## start

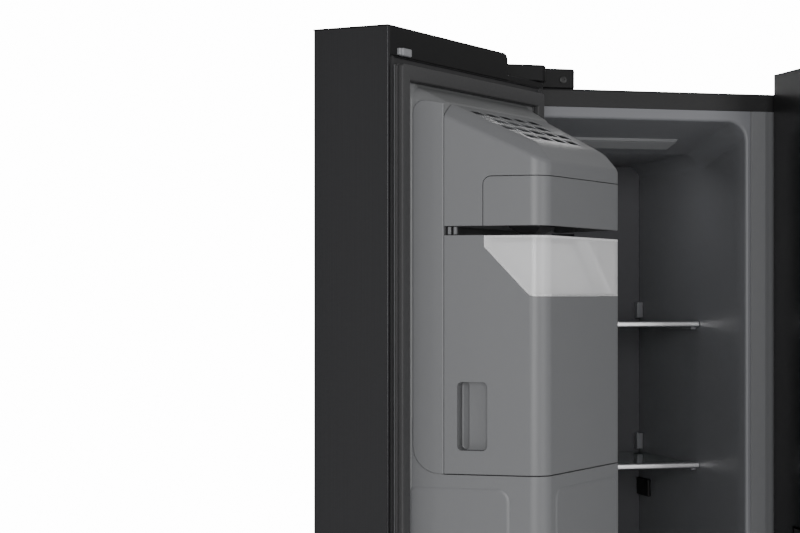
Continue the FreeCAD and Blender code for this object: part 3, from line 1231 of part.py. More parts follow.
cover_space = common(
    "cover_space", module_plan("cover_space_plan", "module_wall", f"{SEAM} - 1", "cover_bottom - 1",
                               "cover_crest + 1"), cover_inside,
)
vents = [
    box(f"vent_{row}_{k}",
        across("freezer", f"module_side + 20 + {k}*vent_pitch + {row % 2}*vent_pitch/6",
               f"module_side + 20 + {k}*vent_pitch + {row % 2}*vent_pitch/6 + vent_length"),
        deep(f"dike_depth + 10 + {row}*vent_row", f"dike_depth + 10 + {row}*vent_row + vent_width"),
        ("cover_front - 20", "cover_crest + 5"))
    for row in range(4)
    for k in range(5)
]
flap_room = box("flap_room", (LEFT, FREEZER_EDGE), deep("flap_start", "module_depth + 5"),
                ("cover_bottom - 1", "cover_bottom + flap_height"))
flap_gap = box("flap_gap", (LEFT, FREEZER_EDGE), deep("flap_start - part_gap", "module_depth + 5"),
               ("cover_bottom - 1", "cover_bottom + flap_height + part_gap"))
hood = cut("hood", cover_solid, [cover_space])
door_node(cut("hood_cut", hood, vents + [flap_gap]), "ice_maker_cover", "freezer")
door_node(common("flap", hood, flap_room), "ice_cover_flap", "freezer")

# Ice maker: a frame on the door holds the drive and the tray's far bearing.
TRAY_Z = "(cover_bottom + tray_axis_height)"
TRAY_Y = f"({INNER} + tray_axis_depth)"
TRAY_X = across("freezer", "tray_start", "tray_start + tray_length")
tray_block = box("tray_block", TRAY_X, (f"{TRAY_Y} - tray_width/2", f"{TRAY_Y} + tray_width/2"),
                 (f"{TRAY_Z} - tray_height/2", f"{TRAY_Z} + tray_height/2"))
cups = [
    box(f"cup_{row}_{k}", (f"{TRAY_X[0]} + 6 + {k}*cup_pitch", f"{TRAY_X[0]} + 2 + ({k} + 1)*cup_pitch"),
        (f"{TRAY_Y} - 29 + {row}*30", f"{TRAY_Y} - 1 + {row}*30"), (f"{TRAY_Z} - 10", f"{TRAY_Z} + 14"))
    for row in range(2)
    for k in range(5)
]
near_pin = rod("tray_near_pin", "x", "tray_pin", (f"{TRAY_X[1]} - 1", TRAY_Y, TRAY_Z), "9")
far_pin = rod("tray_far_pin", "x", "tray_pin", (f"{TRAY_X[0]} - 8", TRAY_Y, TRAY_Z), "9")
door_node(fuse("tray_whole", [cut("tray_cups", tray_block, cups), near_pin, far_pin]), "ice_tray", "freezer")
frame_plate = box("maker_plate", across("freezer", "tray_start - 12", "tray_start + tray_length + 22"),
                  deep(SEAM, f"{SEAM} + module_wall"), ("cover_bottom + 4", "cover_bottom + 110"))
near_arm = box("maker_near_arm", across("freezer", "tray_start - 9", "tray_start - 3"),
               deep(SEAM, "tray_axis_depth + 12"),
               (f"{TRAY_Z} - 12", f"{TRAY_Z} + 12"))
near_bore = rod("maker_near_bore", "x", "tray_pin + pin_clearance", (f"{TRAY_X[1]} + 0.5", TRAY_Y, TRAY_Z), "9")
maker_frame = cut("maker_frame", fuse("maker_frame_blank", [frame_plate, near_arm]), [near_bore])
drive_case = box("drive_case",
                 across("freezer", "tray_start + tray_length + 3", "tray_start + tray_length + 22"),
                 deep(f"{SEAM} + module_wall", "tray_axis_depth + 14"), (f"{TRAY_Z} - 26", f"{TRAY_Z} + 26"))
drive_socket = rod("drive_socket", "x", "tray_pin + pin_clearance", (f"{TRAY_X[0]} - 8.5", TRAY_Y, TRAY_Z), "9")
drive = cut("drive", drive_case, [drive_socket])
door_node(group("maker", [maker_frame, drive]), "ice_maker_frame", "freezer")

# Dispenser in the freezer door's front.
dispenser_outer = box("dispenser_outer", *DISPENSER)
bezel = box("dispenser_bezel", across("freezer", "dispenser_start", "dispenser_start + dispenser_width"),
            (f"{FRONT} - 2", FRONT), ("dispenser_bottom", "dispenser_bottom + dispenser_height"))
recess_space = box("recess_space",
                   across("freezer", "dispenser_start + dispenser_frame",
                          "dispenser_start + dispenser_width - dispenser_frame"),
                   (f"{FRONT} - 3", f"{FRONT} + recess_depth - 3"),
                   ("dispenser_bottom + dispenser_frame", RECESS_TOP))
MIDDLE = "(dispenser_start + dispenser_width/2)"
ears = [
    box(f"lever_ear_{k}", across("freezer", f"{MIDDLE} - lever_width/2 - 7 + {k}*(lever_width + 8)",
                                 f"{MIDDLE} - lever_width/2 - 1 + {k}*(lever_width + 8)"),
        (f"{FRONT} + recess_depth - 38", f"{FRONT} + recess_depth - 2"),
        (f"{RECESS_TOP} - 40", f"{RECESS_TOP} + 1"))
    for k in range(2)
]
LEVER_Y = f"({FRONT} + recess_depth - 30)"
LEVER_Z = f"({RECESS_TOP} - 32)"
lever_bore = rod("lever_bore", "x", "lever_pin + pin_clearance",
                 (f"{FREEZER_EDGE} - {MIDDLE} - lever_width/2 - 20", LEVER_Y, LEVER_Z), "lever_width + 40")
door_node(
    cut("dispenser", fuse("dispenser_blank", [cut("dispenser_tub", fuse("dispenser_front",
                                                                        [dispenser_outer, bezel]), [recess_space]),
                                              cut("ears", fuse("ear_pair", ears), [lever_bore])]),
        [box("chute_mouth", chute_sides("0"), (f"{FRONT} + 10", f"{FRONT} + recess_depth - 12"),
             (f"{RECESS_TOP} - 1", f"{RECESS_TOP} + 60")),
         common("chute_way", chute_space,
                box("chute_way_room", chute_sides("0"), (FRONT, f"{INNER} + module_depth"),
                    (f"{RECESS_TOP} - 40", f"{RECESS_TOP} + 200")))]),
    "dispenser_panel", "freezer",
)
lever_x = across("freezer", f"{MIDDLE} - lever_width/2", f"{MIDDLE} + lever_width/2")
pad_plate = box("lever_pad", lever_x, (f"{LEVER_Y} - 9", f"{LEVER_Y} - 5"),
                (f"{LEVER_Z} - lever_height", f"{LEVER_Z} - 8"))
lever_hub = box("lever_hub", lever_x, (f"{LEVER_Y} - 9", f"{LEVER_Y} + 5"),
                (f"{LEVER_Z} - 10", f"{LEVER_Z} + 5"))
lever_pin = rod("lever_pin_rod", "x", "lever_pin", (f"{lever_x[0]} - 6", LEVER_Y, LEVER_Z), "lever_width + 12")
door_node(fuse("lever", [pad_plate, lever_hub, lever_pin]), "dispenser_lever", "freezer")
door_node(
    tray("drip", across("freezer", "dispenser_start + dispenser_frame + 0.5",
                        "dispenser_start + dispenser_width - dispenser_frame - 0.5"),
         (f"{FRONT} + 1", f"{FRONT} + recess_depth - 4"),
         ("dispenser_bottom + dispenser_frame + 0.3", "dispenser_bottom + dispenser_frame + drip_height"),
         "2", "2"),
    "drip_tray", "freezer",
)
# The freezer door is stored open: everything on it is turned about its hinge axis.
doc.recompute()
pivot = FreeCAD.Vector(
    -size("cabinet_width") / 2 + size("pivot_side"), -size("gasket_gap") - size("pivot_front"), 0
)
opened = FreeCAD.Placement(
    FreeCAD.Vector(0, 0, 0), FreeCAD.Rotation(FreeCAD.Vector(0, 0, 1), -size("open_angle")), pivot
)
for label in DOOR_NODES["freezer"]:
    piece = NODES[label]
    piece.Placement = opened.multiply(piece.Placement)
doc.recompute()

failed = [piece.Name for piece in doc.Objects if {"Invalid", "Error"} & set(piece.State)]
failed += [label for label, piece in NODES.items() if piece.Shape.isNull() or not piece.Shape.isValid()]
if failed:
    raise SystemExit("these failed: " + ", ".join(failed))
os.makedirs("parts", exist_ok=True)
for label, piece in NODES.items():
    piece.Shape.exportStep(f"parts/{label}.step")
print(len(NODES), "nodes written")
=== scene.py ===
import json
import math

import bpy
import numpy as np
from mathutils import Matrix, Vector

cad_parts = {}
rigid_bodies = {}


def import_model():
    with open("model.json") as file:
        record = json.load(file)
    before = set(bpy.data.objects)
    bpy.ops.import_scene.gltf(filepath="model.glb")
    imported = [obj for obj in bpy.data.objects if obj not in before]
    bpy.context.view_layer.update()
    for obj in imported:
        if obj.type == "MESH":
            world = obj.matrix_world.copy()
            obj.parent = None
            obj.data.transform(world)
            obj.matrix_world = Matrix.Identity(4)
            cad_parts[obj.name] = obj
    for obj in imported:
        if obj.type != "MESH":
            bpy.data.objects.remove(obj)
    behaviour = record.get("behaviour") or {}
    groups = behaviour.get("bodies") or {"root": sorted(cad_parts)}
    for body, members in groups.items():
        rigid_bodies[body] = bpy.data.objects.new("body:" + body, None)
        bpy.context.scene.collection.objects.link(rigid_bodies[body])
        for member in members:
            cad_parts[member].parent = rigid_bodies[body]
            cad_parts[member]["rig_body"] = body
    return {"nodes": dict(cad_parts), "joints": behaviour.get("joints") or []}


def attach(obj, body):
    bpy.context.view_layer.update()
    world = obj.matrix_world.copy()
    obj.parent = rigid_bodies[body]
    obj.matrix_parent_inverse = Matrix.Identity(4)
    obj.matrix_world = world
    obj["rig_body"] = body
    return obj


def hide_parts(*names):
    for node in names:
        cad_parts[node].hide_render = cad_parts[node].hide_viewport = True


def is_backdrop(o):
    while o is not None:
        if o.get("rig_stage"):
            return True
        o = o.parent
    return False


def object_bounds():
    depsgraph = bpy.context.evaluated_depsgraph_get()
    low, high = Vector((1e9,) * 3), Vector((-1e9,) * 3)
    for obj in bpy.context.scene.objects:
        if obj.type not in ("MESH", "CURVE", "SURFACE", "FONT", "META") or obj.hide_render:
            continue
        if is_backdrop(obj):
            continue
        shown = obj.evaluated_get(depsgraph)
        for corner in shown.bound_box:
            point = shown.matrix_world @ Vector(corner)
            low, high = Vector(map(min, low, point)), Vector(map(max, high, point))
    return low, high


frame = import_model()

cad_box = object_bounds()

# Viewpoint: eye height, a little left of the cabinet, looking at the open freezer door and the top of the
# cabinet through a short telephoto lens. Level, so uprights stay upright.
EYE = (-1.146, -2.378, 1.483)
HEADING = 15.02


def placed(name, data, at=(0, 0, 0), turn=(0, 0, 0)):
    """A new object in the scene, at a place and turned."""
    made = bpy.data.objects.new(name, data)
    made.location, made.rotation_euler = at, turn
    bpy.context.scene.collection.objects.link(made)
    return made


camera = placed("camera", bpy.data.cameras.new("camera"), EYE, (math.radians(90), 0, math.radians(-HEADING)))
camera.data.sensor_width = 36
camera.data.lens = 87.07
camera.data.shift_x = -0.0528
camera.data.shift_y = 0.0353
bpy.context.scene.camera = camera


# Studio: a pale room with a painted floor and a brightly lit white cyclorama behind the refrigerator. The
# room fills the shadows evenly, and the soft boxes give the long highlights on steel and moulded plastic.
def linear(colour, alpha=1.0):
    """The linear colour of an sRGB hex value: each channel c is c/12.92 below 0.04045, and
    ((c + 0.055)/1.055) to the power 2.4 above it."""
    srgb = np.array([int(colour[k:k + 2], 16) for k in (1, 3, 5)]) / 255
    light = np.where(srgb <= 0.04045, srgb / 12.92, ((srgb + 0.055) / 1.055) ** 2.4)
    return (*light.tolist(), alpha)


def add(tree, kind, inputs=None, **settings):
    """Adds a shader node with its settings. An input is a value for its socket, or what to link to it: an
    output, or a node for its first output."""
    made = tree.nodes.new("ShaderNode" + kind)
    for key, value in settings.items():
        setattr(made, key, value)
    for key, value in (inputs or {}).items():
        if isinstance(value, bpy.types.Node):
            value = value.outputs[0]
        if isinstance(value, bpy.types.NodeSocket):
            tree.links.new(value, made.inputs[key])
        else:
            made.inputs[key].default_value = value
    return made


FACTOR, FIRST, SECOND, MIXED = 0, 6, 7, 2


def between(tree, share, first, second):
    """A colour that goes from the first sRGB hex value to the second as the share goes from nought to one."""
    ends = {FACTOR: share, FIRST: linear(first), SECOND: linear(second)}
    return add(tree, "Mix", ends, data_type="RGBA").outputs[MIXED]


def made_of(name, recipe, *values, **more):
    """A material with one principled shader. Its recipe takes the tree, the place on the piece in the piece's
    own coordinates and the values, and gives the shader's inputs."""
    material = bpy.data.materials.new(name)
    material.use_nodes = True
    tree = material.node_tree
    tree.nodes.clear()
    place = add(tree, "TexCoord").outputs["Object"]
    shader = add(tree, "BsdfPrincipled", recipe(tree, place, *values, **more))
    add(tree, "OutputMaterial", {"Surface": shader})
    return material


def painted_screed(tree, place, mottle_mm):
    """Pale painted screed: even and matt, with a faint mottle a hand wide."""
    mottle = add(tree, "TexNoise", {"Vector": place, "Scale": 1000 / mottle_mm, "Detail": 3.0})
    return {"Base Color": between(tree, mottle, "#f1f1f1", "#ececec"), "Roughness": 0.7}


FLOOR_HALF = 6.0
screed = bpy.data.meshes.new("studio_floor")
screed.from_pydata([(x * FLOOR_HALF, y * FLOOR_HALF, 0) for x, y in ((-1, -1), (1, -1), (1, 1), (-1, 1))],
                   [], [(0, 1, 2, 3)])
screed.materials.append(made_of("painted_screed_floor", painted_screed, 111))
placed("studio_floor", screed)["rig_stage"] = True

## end

▶ [WHAT IS NEEDED]
From the material above, gather all lines that include the string "shown" and copy them.

▶ [EXERCISE RESULT]
        shown = obj.evaluated_get(depsgraph)
        for corner in shown.bound_box:
            point = shown.matrix_world @ Vector(corner)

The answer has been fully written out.